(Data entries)
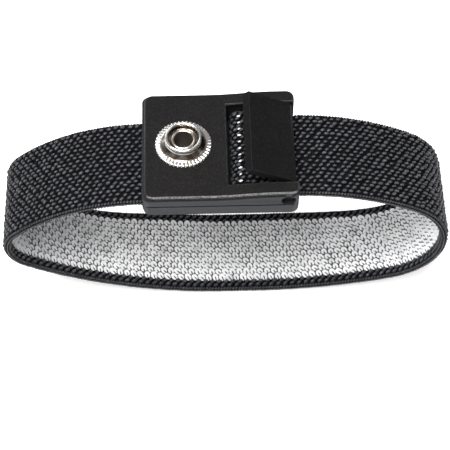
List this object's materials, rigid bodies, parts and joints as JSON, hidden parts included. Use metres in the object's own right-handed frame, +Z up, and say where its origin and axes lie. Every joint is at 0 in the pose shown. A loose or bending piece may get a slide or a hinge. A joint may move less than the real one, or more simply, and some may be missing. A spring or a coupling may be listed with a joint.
{
  "type": "esd wrist strap",
  "caption": "Elastic wrist strap with a conductive lining, a lever clamp buckle and a male snap stud for a ground cord.",
  "frame": {"origin": "middle of the bounding box, at the level of the flat the loop rests on", "axes": "+X along the buckle from the stud end to the lever end, +Y along the loop's axis, +Z up through the stud"},
  "size_m": [0.0912, 0.0256, 0.045],
  "materials": {
    "black_knit": "rough",
    "silver_knit": "satin",
    "rubber_core": "rough",
    "stitch_thread": "satin",
    "cover_plastic": "satin",
    "body_plastic": "satin",
    "lever_plastic": "rough",
    "nickel_plate": "polished",
    "stainless": "brushed"
  },
  "bodies": {
    "root": {"elastic_band": "black_knit", "conductive_lining": "silver_knit", "rubber_threads": "rubber_core", "hem_stitches": "stitch_thread", "top_cover": "cover_plastic", "buckle_body": "body_plastic", "base_tray": "body_plastic", "contact_plate": "stainless", "snap_stud": "nickel_plate", "snap_eyelet": "nickel_plate", "hinge_pin": "stainless"},
    "lever": {"clamp_lever": "lever_plastic"}
  },
  "joints": [
    {"name": "lever_hinge", "type": "hinge", "parent": "root", "child": "lever", "pos_m": [0.0119, 0, 0.039], "axis": [0, 1, 0], "range_deg": [-27, 60]}
  ]
}
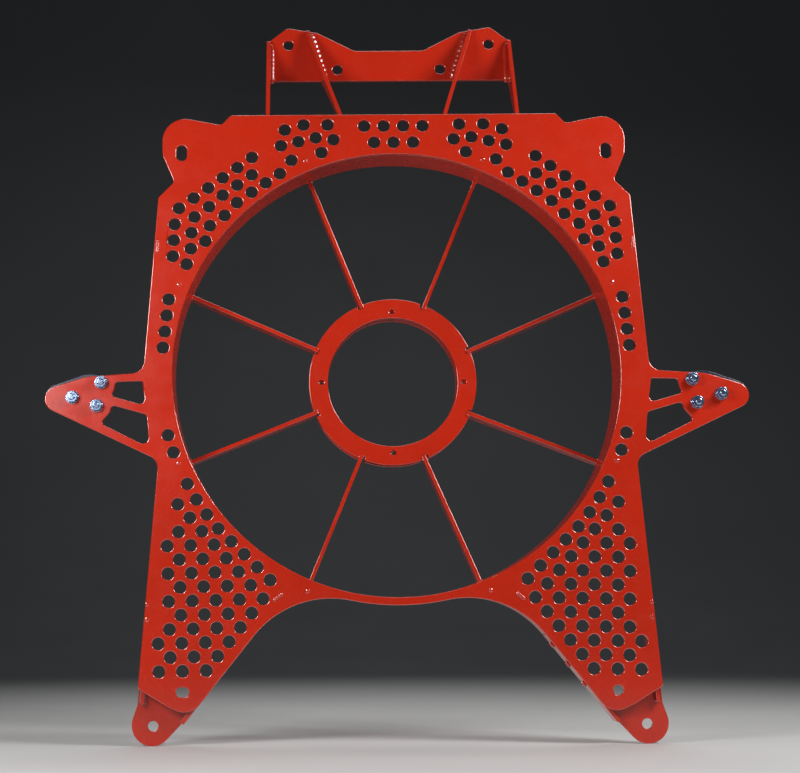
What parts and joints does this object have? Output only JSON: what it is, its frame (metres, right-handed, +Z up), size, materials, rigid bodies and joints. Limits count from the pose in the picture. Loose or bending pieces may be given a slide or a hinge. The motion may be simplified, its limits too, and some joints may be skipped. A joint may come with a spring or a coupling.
{
  "type": "welded chassis bulkhead frame",
  "caption": "Welded plate frame with a large round opening, a spoked set-back hub, two legs with lugs, side ears with bolts and a raised top bracket.",
  "frame": {"origin": "on the axis of the large round opening, in the front face of the front plate", "axes": "+Z up, +Y from the front face towards the back, +X to the right seen from the front"},
  "size_m": [0.8532, 0.1224, 0.9114],
  "materials": {
    "powder_coat": "glossy red-orange powder coat over steel",
    "dark_coat": "dark blue satin coat",
    "zinc": "bright zinc plating"
  },
  "bodies": {
    "root": {"front_plate": "powder_coat", "rim_band": "powder_coat", "hub_front_flange": "powder_coat", "hub_tube": "powder_coat", "hub_rear_flange": "powder_coat", "spoke_east_north_east": "powder_coat", "spoke_north_north_east": "powder_coat", "spoke_north_north_west": "powder_coat", "spoke_west_north_west": "powder_coat", "spoke_west_south_west": "powder_coat", "spoke_south_south_west": "powder_coat", "spoke_south_south_east": "powder_coat", "spoke_east_south_east": "powder_coat", "left_shoulder_stiffener": "powder_coat", "right_shoulder_stiffener": "powder_coat", "left_side_stiffener": "powder_coat", "right_side_stiffener": "powder_coat", "left_leg_outer_stiffener": "powder_coat", "right_leg_outer_stiffener": "powder_coat", "left_leg_inner_stiffener": "powder_coat", "right_leg_inner_stiffener": "powder_coat", "left_arch_stiffener": "powder_coat", "right_arch_stiffener": "powder_coat", "left_lug_plate": "powder_coat", "right_lug_plate": "powder_coat", "bracket_crossbar": "powder_coat", "left_outer_gusset": "powder_coat", "left_inner_gusset": "powder_coat", "right_inner_gusset": "powder_coat", "right_outer_gusset": "powder_coat", "left_ear_pad": "dark_coat", "right_ear_pad": "dark_coat", "left_ear_bolts": "zinc", "right_ear_bolts": "zinc", "left_ear_washers": "zinc", "right_ear_washers": "zinc", "left_ear_nuts": "zinc", "right_ear_nuts": "zinc"}
  },
  "joints": []
}
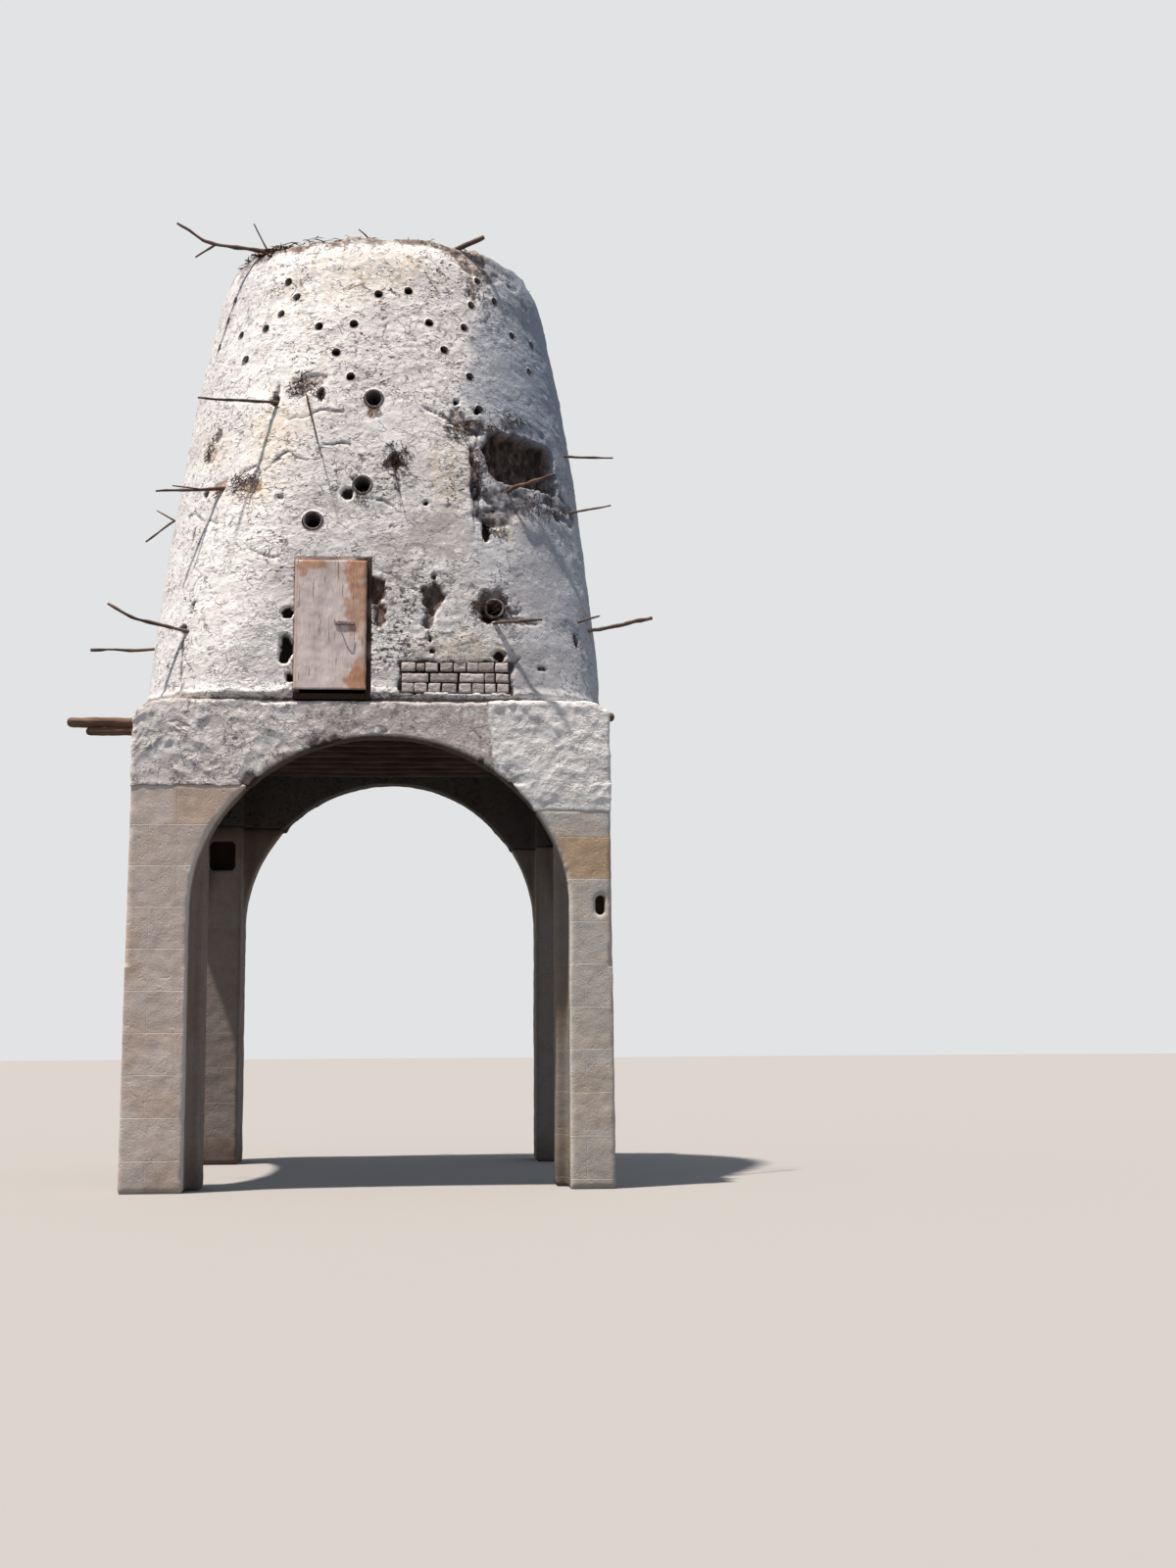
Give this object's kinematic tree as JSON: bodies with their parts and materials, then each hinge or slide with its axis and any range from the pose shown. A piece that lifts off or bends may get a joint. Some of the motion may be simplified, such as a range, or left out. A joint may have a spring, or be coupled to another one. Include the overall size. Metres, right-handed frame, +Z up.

### TASK DIRECTIONS
Print every entry exactly as written.

### EXERCISE RESULT
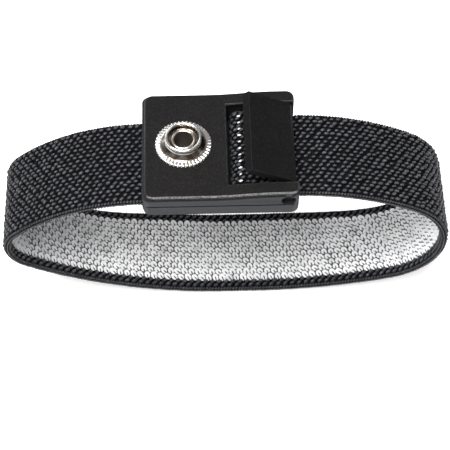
List this object's materials, rigid bodies, parts and joints as JSON, hidden parts included. Use metres in the object's own right-handed frame, +Z up, and say where its origin and axes lie. Every joint is at 0 in the pose shown. A loose or bending piece may get a slide or a hinge. A joint may move less than the real one, or more simply, and some may be missing. A spring or a coupling may be listed with a joint.
{
  "type": "esd wrist strap",
  "caption": "Elastic wrist strap with a conductive lining, a lever clamp buckle and a male snap stud for a ground cord.",
  "frame": {"origin": "middle of the bounding box, at the level of the flat the loop rests on", "axes": "+X along the buckle from the stud end to the lever end, +Y along the loop's axis, +Z up through the stud"},
  "size_m": [0.0912, 0.0256, 0.045],
  "materials": {
    "black_knit": "rough",
    "silver_knit": "satin",
    "rubber_core": "rough",
    "stitch_thread": "satin",
    "cover_plastic": "satin",
    "body_plastic": "satin",
    "lever_plastic": "rough",
    "nickel_plate": "polished",
    "stainless": "brushed"
  },
  "bodies": {
    "root": {"elastic_band": "black_knit", "conductive_lining": "silver_knit", "rubber_threads": "rubber_core", "hem_stitches": "stitch_thread", "top_cover": "cover_plastic", "buckle_body": "body_plastic", "base_tray": "body_plastic", "contact_plate": "stainless", "snap_stud": "nickel_plate", "snap_eyelet": "nickel_plate", "hinge_pin": "stainless"},
    "lever": {"clamp_lever": "lever_plastic"}
  },
  "joints": [
    {"name": "lever_hinge", "type": "hinge", "parent": "root", "child": "lever", "pos_m": [0.0119, 0, 0.039], "axis": [0, 1, 0], "range_deg": [-27, 60]}
  ]
}
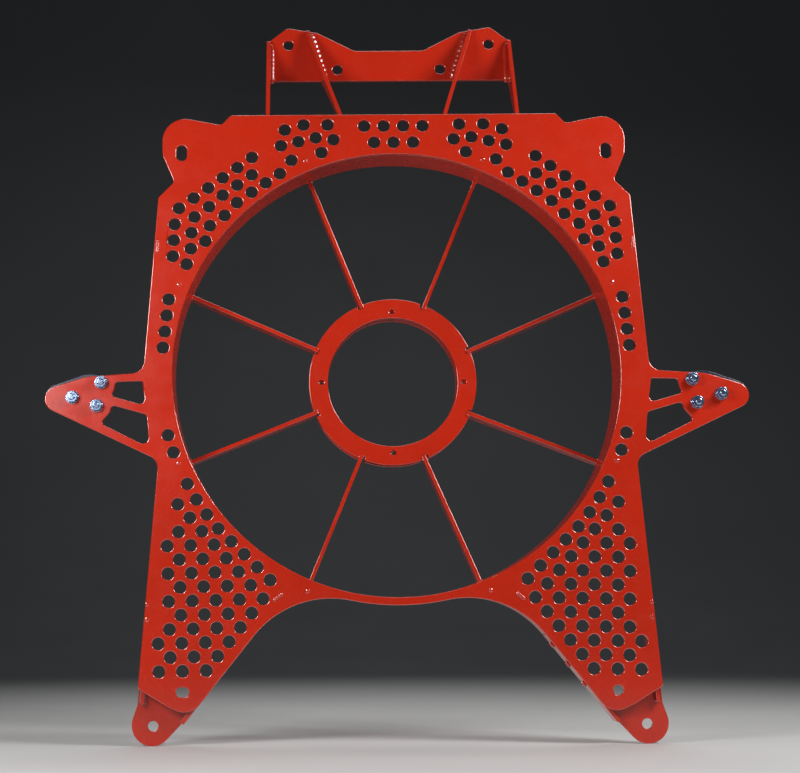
What parts and joints does this object have? Output only JSON: what it is, its frame (metres, right-handed, +Z up), size, materials, rigid bodies and joints. Limits count from the pose in the picture. Loose or bending pieces may be given a slide or a hinge. The motion may be simplified, its limits too, and some joints may be skipped. A joint may come with a spring or a coupling.
{
  "type": "welded chassis bulkhead frame",
  "caption": "Welded plate frame with a large round opening, a spoked set-back hub, two legs with lugs, side ears with bolts and a raised top bracket.",
  "frame": {"origin": "on the axis of the large round opening, in the front face of the front plate", "axes": "+Z up, +Y from the front face towards the back, +X to the right seen from the front"},
  "size_m": [0.8532, 0.1224, 0.9114],
  "materials": {
    "powder_coat": "glossy red-orange powder coat over steel",
    "dark_coat": "dark blue satin coat",
    "zinc": "bright zinc plating"
  },
  "bodies": {
    "root": {"front_plate": "powder_coat", "rim_band": "powder_coat", "hub_front_flange": "powder_coat", "hub_tube": "powder_coat", "hub_rear_flange": "powder_coat", "spoke_east_north_east": "powder_coat", "spoke_north_north_east": "powder_coat", "spoke_north_north_west": "powder_coat", "spoke_west_north_west": "powder_coat", "spoke_west_south_west": "powder_coat", "spoke_south_south_west": "powder_coat", "spoke_south_south_east": "powder_coat", "spoke_east_south_east": "powder_coat", "left_shoulder_stiffener": "powder_coat", "right_shoulder_stiffener": "powder_coat", "left_side_stiffener": "powder_coat", "right_side_stiffener": "powder_coat", "left_leg_outer_stiffener": "powder_coat", "right_leg_outer_stiffener": "powder_coat", "left_leg_inner_stiffener": "powder_coat", "right_leg_inner_stiffener": "powder_coat", "left_arch_stiffener": "powder_coat", "right_arch_stiffener": "powder_coat", "left_lug_plate": "powder_coat", "right_lug_plate": "powder_coat", "bracket_crossbar": "powder_coat", "left_outer_gusset": "powder_coat", "left_inner_gusset": "powder_coat", "right_inner_gusset": "powder_coat", "right_outer_gusset": "powder_coat", "left_ear_pad": "dark_coat", "right_ear_pad": "dark_coat", "left_ear_bolts": "zinc", "right_ear_bolts": "zinc", "left_ear_washers": "zinc", "right_ear_washers": "zinc", "left_ear_nuts": "zinc", "right_ear_nuts": "zinc"}
  },
  "joints": []
}
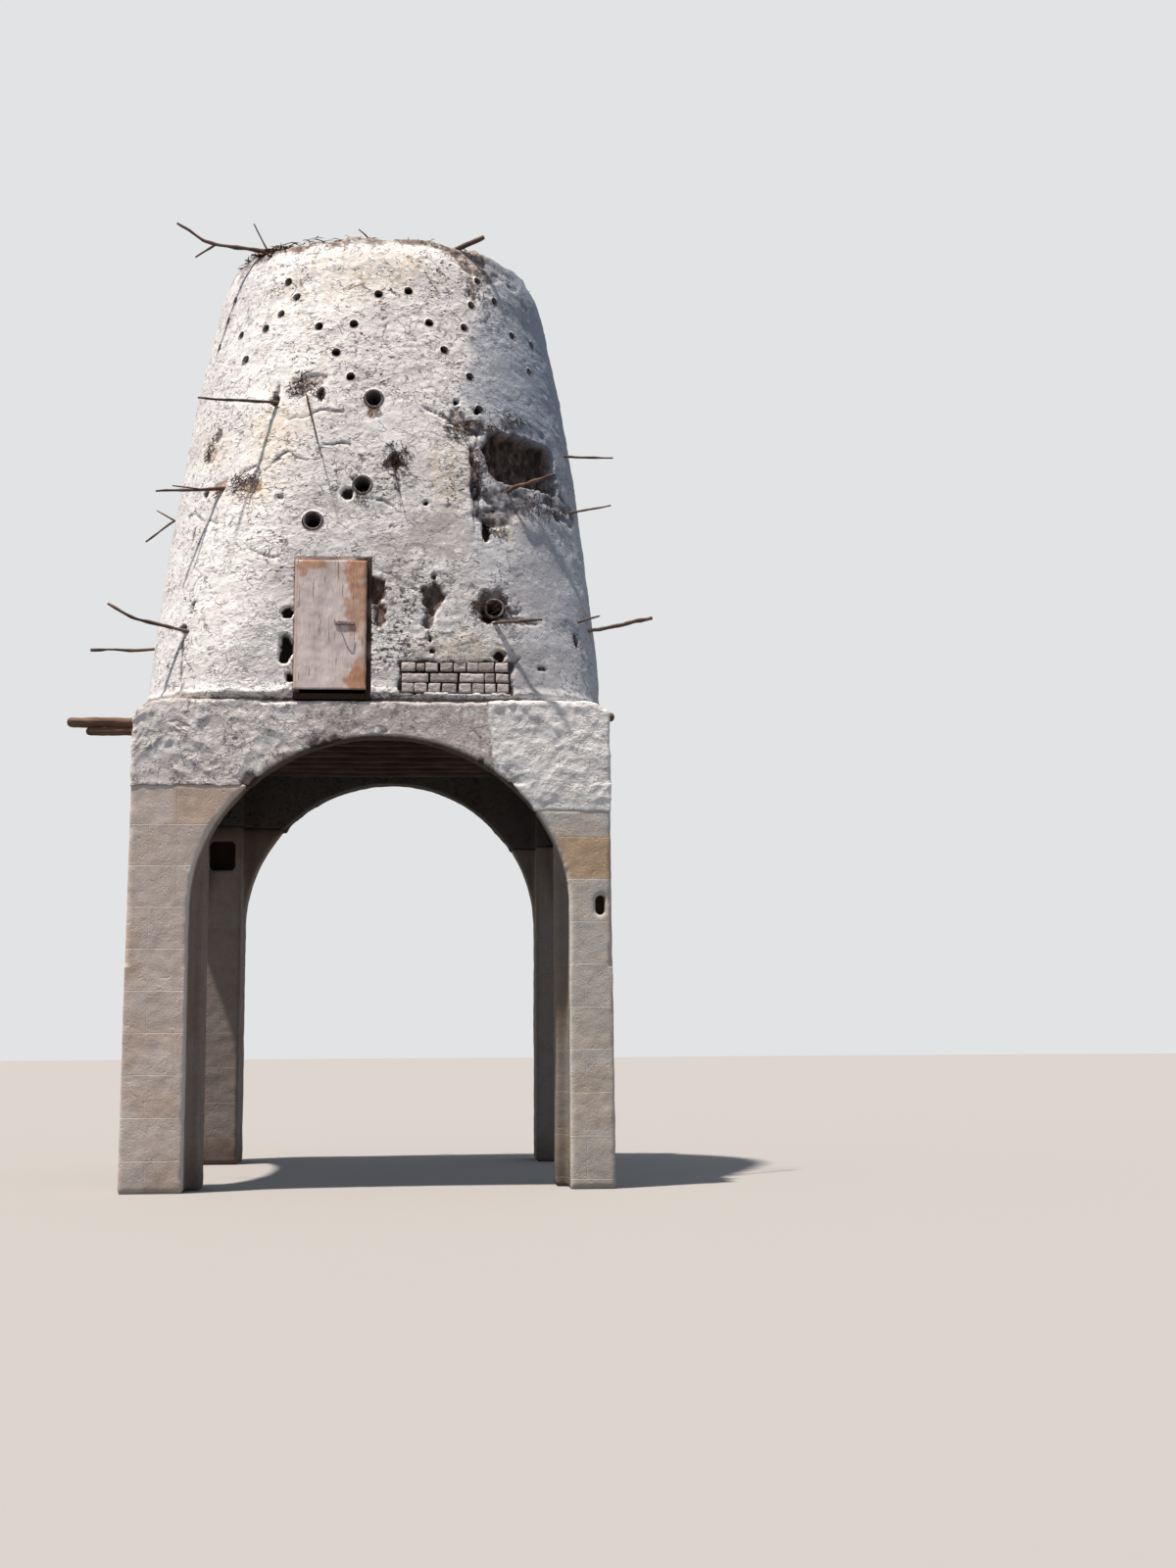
Give this object's kinematic tree as JSON: bodies with their parts and materials, then each hinge or slide with its axis and any range from the pose shown. A piece that lifts off or bends may get a joint. Some of the motion may be simplified, such as a range, or left out. A joint may have a spring, or be coupled to another one. Include the overall size. Metres, right-handed frame, +Z up.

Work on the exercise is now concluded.